Certificate of origin
Issued in Tanzania through the Chamber of Commerce system, the certificate of origin states where the goods were grown and processed — the document behind any origin claim at customs. Where a preferential trade scheme applies to the destination, the corresponding preferential origin documentation can reduce or remove import duty, and it is worth confirming the requirement with your customs broker before the vessel sails, not after.
The plant-health documents
- Phytosanitary certificate — issued by Tanzania's plant-health authority after inspection, certifying the consignment free from quarantine pests. Almost every destination requires it for agricultural cargo, and it must be issued before or at shipment; it cannot be conjured retroactively.
- Fumigation certificate — issued by the licensed fumigation contractor, recording the treatment, dosage and date. Standard for bagged commodities like sesame and raw cashew.
- Radioactivity analysis certificate — issued by the Tanzania Atomic Energy Commission (TAEC). A Tanzanian speciality that surprises first-time buyers: food and agricultural exports are tested for radioactivity levels before clearance, and many destinations expect the certificate in the document set.
Quality and permit documents
Depending on the commodity, the file adds a quality or conformity certificate — our lots are backed by independent laboratory analysis, and processing for cashew runs under TBS registration — plus commodity-board paperwork where a board governs the trade, as the Cashewnut Board of Tanzania does for raw cashew exports. Buyers under letter of credit should list exactly which certificates the bank must see, by issuer name, in the LC itself.
Bill of lading — the document that is the goods
The ocean bill of lading, issued by the carrier once the container is on board, is simultaneously the receipt for the cargo, the evidence of the carriage contract and — as a negotiable document — the title to the goods. Whoever holds the original bill controls the container, which is precisely why payment structures are built around its release.

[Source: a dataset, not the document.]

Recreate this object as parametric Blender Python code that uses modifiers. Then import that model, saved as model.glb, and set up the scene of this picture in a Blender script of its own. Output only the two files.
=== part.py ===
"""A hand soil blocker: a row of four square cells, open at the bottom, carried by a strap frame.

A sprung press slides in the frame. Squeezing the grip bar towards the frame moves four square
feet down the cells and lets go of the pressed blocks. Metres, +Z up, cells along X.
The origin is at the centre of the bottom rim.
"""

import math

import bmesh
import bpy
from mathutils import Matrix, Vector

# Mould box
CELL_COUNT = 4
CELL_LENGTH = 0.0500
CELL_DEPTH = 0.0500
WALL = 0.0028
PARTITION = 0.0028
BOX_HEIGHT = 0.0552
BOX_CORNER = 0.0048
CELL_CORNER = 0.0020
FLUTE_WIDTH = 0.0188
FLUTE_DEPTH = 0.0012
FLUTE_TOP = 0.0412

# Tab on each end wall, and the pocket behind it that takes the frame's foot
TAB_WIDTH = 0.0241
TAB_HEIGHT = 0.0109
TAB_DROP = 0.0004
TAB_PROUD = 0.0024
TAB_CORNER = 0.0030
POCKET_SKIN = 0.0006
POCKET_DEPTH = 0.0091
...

“The cargo can be perfect and the shipment still fails on paper. We treat the document set as a product in its own right — drafted early, checked twice, shared with the buyer before the vessel sails.”
— Neema Kessy
Our practice on every shipment: draft documents go to the buyer for review before departure, so discrepancies are caught while they cost an email rather than a demurrage bill. On LC business we check the draft set against the credit line by line — most LC discrepancies are typing, not substance, and all of them are avoidable.